Mattel crumbled under the FCC’s finding that Hot Wheels was essentially a half-hour commercial for their product and their insistence that they use its former time-slot to present an apology; the ratings were so impressive that ABC reran the apology every Saturday for six seasons under the title The Rock ‘Em Sock ‘Em Robots Smash Bang Contrition Hour.  (Mint-condition Executive Vice President Seymour Rosenberg action figures are known to fetch four-figure prices at auction sites, even more if the Jive-Talking Annual Report and Audit Stopper Laser Ledger accessories are included.)  The company’s 1972 purchase of the Ringling Brothers Barnum & Bailey Circus was rumored to be a spiteful attempt to run the Shriners out of business.   The ban on ethnic minorities in Saturday morning programming was reinstated and remained in force for the next ten years, since it was clearly their fault that all this happened in the first place.  And the voice actors… um…

8) ...oh yes, that’s right, I just remembered why I wrote all this to begin with.  See, I’m always looking for a new, hyper-ambitious project for one of my various web-entangled outlets - something that will utilize my God-given talents for pop-culture hyper-obsessiveness, stringent analytical focus, and flagrant abuse of basic tenets of sentence structure and parenthesis usage in order to a) get my voice to ring out loud and clear amid the pervasive white noise of the Internet and gain me the respect I deserve, like the guy who writes the David Bowie blog or that one fellow who came up with that thing that I believe has something to do with cats and/or b) give the world that approximation of what David Foster Wallace would be like after being struck in the head with a brick it’s been crying for.  Not content with my three or four (or five or six or…) long-form concepts of mighty scope and scheme for various platforms, all still being lovingly if not smotheringly nurtured in my own tardy-minded way even if they seem for all the world to have been abandoned by the side of the road or callously aborted or left to drift forward with excruciating slowness toward oncoming web traffic as I, cheerfully oblivious, keep tinkering ‘neath the hood or stalled at the blueprint stage while I schizophrenetically bicker amongst myself over which shade of blue the print should be (went from Prussian to Cerulean to just plain Dufy), I came up with another: a comprehensive, nay exhaustive, analysis of the entire career of one of my Comedy Icons, the great Albert Brooks.  And when I say exhaustive, I mean exhaustive, otherwise I would have used a different word - I would analyze every single credited appearance of Brooks’ 45-year career, no matter how fleeting or insignificant, in an effort to trace his full trajectory from teen yuk-prodigy to deconstructionist stand-up to inspired cine-satirist to in-demand voice talent to Oscar-nominated supporting actor, with stops at the points of the arc denoting brilliant-if-short-lived recording artist, world’s greatest talk-show guest, semi-forgotten casualty of a TV-comedy revolution, sitcom-theme composer (!!), and quite likely at least adequate first-time novelist (haven’t read 2030 yet - must hedge my bets).  In other words, a marathon tribute to one of the top assumed names in modern comedy.

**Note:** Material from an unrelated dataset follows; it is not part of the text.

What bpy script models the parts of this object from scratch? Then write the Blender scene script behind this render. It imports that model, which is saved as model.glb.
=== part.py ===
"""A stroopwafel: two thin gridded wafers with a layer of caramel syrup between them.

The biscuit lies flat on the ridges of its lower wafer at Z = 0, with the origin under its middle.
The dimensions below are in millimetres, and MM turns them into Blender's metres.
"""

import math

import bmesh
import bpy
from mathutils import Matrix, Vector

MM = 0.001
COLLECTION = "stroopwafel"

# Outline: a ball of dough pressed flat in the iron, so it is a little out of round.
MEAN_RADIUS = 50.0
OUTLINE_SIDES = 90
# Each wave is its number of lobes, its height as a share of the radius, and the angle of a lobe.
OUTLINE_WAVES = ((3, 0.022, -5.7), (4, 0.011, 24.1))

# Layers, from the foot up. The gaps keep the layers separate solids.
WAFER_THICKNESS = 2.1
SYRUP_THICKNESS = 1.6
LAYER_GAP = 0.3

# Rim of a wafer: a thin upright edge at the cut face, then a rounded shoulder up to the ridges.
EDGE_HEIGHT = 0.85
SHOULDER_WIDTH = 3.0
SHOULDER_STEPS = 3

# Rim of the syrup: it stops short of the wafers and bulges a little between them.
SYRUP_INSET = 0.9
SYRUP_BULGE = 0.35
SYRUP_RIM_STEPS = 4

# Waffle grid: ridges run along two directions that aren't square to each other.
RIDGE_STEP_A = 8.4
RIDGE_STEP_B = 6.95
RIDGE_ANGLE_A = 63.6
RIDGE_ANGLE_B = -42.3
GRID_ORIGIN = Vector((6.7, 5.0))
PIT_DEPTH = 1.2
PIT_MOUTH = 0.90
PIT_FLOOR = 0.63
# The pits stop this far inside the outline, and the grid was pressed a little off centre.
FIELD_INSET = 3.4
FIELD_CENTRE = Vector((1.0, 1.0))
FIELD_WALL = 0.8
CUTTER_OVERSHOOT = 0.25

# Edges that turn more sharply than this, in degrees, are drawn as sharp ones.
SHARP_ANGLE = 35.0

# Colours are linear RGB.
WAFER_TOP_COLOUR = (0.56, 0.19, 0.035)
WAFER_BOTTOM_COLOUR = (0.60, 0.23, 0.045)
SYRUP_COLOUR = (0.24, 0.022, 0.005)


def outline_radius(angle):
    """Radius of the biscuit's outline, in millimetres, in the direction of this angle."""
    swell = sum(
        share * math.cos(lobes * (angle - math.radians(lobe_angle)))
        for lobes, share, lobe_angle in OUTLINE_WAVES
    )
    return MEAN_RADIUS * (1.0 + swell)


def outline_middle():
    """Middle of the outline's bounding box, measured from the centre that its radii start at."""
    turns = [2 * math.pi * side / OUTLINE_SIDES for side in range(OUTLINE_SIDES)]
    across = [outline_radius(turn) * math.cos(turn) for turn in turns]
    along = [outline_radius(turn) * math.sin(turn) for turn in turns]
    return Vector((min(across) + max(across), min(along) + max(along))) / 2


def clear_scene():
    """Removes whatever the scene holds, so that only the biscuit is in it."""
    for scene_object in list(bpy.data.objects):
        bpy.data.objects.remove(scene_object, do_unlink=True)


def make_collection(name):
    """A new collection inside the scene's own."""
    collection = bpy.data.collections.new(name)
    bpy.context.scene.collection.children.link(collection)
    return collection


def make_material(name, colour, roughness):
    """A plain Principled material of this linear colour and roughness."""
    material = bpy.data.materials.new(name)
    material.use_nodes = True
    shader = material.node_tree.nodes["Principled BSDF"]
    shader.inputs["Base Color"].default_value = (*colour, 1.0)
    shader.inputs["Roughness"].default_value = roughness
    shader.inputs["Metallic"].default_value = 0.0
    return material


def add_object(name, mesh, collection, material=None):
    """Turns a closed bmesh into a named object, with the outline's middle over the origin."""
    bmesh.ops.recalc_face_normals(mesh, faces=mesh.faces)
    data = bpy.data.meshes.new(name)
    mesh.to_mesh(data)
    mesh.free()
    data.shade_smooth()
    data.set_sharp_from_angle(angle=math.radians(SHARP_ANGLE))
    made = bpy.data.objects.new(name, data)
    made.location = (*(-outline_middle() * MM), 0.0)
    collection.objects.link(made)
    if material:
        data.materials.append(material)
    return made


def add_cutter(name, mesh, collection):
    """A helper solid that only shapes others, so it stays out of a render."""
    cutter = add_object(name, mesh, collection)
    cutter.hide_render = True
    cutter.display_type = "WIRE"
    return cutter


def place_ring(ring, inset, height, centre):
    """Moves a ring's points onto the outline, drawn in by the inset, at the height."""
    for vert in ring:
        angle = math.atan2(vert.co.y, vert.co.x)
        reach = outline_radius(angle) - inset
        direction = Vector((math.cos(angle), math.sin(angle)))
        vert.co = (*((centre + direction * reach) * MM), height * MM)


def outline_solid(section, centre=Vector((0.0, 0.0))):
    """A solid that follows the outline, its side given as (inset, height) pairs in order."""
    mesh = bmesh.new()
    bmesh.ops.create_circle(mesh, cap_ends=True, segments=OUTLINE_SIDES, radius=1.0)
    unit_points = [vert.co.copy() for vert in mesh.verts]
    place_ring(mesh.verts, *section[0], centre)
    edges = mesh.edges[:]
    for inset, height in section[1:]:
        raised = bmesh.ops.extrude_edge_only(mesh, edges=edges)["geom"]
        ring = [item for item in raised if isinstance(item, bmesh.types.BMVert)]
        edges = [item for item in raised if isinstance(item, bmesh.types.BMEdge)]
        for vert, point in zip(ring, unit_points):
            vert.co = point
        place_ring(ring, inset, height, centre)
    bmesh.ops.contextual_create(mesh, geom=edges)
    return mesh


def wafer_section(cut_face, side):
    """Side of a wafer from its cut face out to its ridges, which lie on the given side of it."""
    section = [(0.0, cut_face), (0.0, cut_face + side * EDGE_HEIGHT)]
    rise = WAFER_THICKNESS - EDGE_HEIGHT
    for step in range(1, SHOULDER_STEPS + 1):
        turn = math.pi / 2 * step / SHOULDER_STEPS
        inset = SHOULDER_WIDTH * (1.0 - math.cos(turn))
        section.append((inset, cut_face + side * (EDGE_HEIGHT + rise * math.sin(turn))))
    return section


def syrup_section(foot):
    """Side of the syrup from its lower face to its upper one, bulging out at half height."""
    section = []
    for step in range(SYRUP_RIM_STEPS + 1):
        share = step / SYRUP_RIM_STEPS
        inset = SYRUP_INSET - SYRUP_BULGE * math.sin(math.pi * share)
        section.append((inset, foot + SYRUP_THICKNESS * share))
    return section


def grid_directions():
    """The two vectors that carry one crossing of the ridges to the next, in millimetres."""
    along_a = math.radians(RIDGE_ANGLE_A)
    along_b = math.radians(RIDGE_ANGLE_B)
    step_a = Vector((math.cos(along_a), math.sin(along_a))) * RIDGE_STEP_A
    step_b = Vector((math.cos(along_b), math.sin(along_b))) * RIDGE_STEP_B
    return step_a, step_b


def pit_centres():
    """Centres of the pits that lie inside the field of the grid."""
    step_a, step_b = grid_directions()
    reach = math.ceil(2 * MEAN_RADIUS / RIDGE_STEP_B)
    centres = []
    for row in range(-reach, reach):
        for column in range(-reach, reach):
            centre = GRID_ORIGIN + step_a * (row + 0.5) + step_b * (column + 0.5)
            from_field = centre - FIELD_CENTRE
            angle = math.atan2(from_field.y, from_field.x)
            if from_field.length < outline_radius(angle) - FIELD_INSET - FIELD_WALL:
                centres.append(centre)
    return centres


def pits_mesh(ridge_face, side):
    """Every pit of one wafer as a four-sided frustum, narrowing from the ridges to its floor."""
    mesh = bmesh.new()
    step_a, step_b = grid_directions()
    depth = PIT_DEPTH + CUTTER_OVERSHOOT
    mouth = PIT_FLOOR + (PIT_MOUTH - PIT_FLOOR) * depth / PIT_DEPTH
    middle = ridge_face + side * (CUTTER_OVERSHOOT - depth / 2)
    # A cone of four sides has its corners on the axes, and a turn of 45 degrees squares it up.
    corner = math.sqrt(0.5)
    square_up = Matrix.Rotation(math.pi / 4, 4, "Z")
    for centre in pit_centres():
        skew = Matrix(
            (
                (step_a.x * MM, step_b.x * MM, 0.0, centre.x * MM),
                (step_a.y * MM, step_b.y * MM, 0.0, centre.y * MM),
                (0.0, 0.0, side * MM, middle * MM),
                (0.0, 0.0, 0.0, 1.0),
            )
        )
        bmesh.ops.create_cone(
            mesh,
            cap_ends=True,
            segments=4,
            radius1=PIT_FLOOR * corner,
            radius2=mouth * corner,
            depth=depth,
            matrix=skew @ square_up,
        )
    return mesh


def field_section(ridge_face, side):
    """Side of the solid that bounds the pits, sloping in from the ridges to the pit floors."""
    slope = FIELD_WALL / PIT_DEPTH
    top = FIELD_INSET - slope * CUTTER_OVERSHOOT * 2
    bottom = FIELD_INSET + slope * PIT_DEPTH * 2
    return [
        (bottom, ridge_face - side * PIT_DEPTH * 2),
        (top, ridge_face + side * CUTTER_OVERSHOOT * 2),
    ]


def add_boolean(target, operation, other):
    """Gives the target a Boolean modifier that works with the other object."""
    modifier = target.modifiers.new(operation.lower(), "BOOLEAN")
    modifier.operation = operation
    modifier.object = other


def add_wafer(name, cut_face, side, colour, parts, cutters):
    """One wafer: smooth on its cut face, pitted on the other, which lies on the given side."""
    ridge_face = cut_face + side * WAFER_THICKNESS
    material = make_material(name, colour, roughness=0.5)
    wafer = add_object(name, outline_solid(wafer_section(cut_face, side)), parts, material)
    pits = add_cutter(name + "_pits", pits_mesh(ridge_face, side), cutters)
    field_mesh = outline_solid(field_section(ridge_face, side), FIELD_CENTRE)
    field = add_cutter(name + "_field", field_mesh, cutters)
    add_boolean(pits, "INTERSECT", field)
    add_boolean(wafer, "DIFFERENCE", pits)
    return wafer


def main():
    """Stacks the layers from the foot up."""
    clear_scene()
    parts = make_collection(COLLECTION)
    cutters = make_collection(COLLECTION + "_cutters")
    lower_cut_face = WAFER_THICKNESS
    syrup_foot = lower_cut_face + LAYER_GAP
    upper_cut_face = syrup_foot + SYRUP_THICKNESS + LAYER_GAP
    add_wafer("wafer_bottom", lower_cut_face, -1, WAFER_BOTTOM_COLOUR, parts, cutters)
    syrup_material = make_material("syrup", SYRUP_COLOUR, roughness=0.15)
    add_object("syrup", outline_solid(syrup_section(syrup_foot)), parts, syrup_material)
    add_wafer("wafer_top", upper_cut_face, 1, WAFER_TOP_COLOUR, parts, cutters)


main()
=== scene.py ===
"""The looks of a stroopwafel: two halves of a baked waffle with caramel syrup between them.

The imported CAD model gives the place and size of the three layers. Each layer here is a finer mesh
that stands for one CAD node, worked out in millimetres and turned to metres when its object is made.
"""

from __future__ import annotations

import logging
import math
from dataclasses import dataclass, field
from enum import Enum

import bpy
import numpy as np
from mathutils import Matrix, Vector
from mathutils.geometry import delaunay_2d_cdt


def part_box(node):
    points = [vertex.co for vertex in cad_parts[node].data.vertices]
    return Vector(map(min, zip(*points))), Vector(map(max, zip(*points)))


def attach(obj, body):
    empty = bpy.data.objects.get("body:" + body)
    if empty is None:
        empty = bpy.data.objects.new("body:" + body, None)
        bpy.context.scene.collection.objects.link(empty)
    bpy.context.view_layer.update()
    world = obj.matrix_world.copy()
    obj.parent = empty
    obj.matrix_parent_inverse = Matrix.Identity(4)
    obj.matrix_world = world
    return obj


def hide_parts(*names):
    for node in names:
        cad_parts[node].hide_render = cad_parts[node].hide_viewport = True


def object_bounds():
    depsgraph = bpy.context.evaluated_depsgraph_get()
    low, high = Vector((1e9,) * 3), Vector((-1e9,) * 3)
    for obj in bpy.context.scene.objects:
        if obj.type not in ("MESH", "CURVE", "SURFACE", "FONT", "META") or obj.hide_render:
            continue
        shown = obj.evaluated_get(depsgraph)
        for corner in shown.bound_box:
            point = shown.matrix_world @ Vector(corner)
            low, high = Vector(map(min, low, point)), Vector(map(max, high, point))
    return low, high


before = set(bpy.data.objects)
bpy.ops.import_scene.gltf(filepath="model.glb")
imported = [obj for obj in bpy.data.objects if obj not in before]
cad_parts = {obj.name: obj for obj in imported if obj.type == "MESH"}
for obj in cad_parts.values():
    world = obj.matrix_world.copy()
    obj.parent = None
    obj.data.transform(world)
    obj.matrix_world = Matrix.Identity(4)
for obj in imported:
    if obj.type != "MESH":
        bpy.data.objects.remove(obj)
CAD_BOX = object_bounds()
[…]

And thank god I was able to retrofit a foot-racing metaphor into the preceding sentence to offset the cliche at the end of this one, because I fell at the first hurdle.

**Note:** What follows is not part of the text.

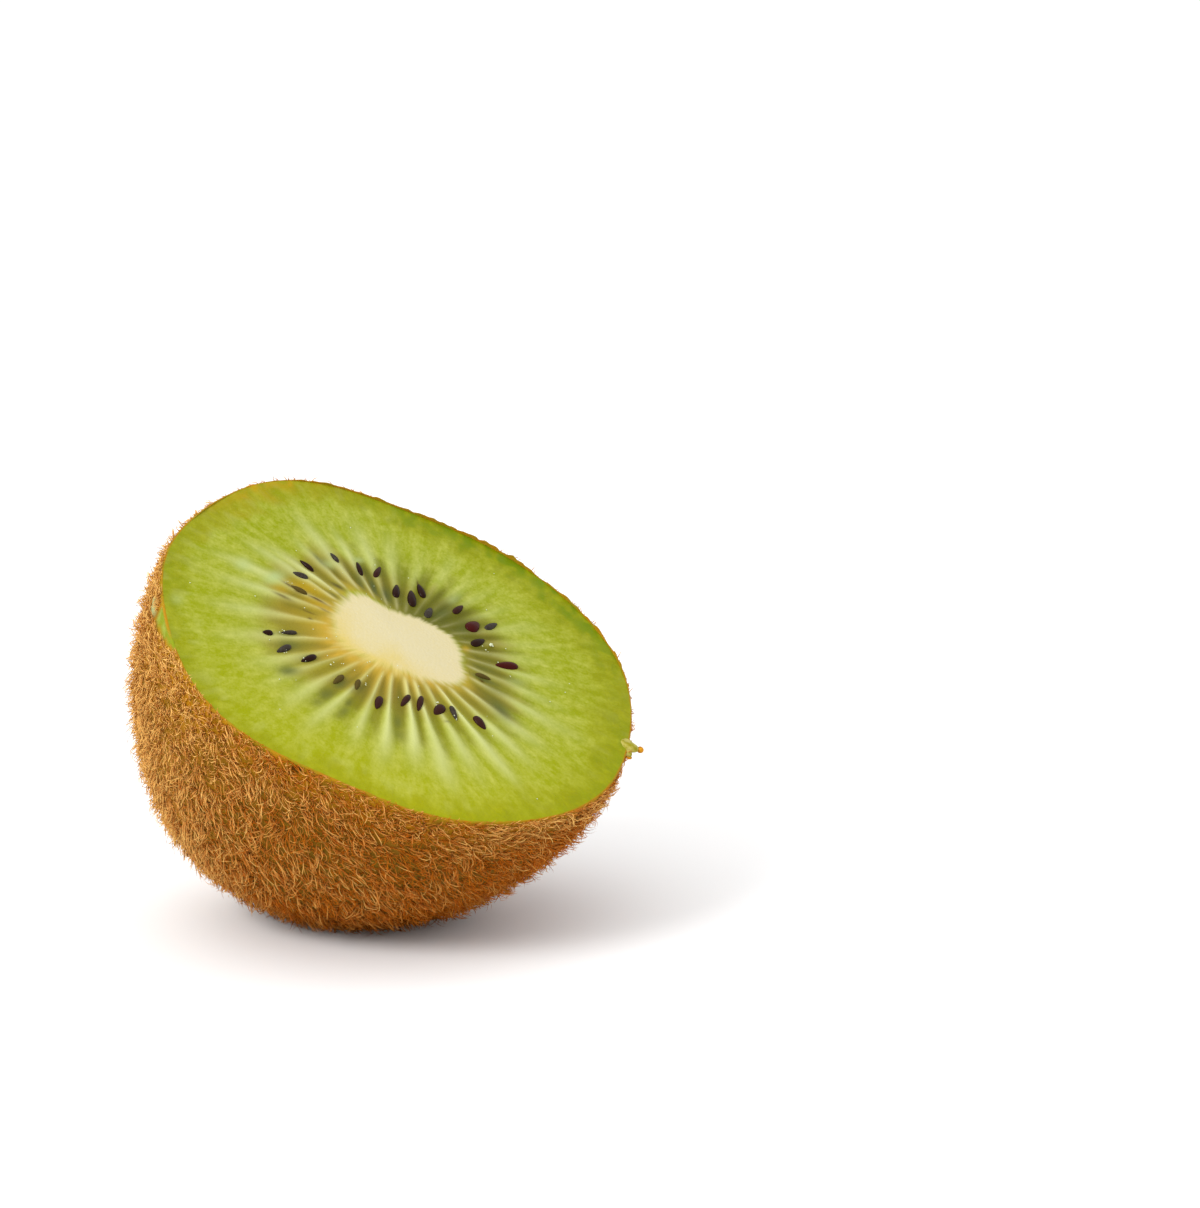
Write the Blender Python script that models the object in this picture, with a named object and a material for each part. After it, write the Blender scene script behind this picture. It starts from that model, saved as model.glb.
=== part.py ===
"""A kiwi fruit half, cut across the middle and set down on its rounded side, cut face up.

The fruit is made upright in its own frame: the cut is the plane z = 0 and the fruit hangs below
it, bearings run counterclockwise from +X as seen from above the cut. An empty then leans it
towards the front and the right, as it settles by itself, and lowers it onto z = 0, where the skin
has a small flat spot. World axes: +Z up, -Y to the front, the origin in the middle of the spot.
"""
import math

import bmesh
import bpy
import numpy as np
from mathutils import Euler, Matrix, Vector

MM = 0.001

# The fruit's form. A lobe is (number round the fruit, height in mm, bearing of its first crest).
FACE_RADIUS = 25.8 * MM
FACE_LOBES = ((2, 1.20, 2.0), (3, 0.33, 1.0), (4, 0.53, 36.0), (6, 0.14, -11.0), (7, 0.22, 20.0))
HALF_LENGTH = 34.0 * MM
FULLNESS_ALONG = 2.09
FULLNESS_ACROSS = 1.87
END_DRIFT = Vector((-1.76 * MM, 0.78 * MM, 0.0))
RIM_CHAMFER = 0.25 * MM

# The low scar at the end of the fruit.
SCAR_COLLAR_RADIUS = 2.1 * MM
SCAR_COLLAR_HEIGHT = 0.35 * MM
SCAR_DIMPLE_RADIUS = 1.2 * MM
SCAR_DIMPLE_DEPTH = 0.5 * MM

# The pale core, a spindle that runs from the cut almost to the end.
CORE_CENTRE = Vector((-0.15 * MM, 1.2 * MM, 0.0))
CORE_HALF_WIDTH = 7.65 * MM
CORE_HALF_HEIGHT = 5.0 * MM
CORE_SQUARENESS = 2.8
# Its drawn-out corners: bearing in degrees, reach and spread of the bulge in mm and degrees.
CORE_CORNERS = ((131.0, 2.1, 17.0), (-24.0, 0.8, 14.0))
CORE_LENGTH = 27.0 * MM
CORE_DOME = 0.25 * MM
FIT_GAP = 0.3 * MM

# Low relief of the cut: whitish rays stand up between the seed chambers. The stretches are
# shares of the way from the core to the rim.
RAYS = 35
FIRST_RAY = 7.0
RAY_HEIGHT = 0.12 * MM
RAY_RISE = (0.0, 0.15)
RAY_FADE = (0.55, 0.85)
CHAMBER_DIP = 0.15 * MM
CHAMBER_RISE = (0.0, 0.18)
CHAMBER_FADE = (0.30, 0.60)

# Seeds: bearing in degrees, distance from the middle of the face, length and width in mm, and
# the turn in degrees away from lying along the rays.
SEEDS = (
    (94, 9.6, 2.3, 1.0, -6), (83, 9.3, 2.7, 1.2, 12), (79, 11.2, 2.2, 1.0, 30), (68, 8.4, 2.0, 1.0, 7),
    (57, 11.9, 2.1, 0.9, 3), (44, 11.5, 2.2, 1.7, 16), (41, 13.7, 2.1, 0.9, 9), (32, 10.5, 2.2, 1.1, 16),
    (15, 12.7, 2.8, 1.3, 187), (1, 9.6, 1.8, 0.6, -3), (-38, 12.0, 2.0, 1.2, -12), (-48, 9.7, 2.1, 0.7, -20),
    (-57, 8.9, 2.0, 1.3, -60), (-70, 7.9, 2.5, 0.8, -27), (-82, 7.8, 2.3, 0.8, -30), (259, 9.6, 2.1, 1.0, 1),
    (241, 8.8, 1.7, 0.7, 20), (231, 10.1, 2.0, 0.8, 9), (212, 11.5, 2.3, 0.9, 15), (205, 13.8, 2.2, 0.9, 25),
    (196, 15.0, 1.2, 0.9, 0), (194, 12.5, 1.9, 0.6, 10), (159, 12.3, 2.0, 0.7, 3), (149, 13.4, 1.8, 0.9, 26),
    (141, 14.0, 2.0, 0.7, 4), (124, 14.1, 1.6, 0.6, 6), (114, 12.3, 2.2, 0.7, -6), (104, 12.1, 2.2, 0.8, -29),
)
SEED_THICKNESS = 0.8 * MM
SEED_TAPER = 0.45
SEED_SEGMENTS = 6
SEED_RINGS = 4

# A torn scrap of flesh and skin that stands out at the right of the rim.
TAG_BEARING = -10.5
TAG_SIZE = (2.4 * MM, 1.5 * MM, 1.0 * MM)
TAG_OUT = 0.35 * MM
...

...and from there, we crumble into dust, with a couple of bloated paragraphs attempting to establish the concept of American showbiz as a dark, blighted locale few travelers escape unscathed, or some such thing. (The last thing I did was set the Eye of Sauron and the CBS eye side by side, so you just know I was onto something.) I'm pretty sure I'd have worked Albert Brooks into this scenario eventually, but who the hell knows. All I know is that the above gave me a few chortles, and if I can't use this platform to luxuriate in my own cleverness, then I don't know what purpose it serves. I mean, it's not as if anybody else is reading this shit.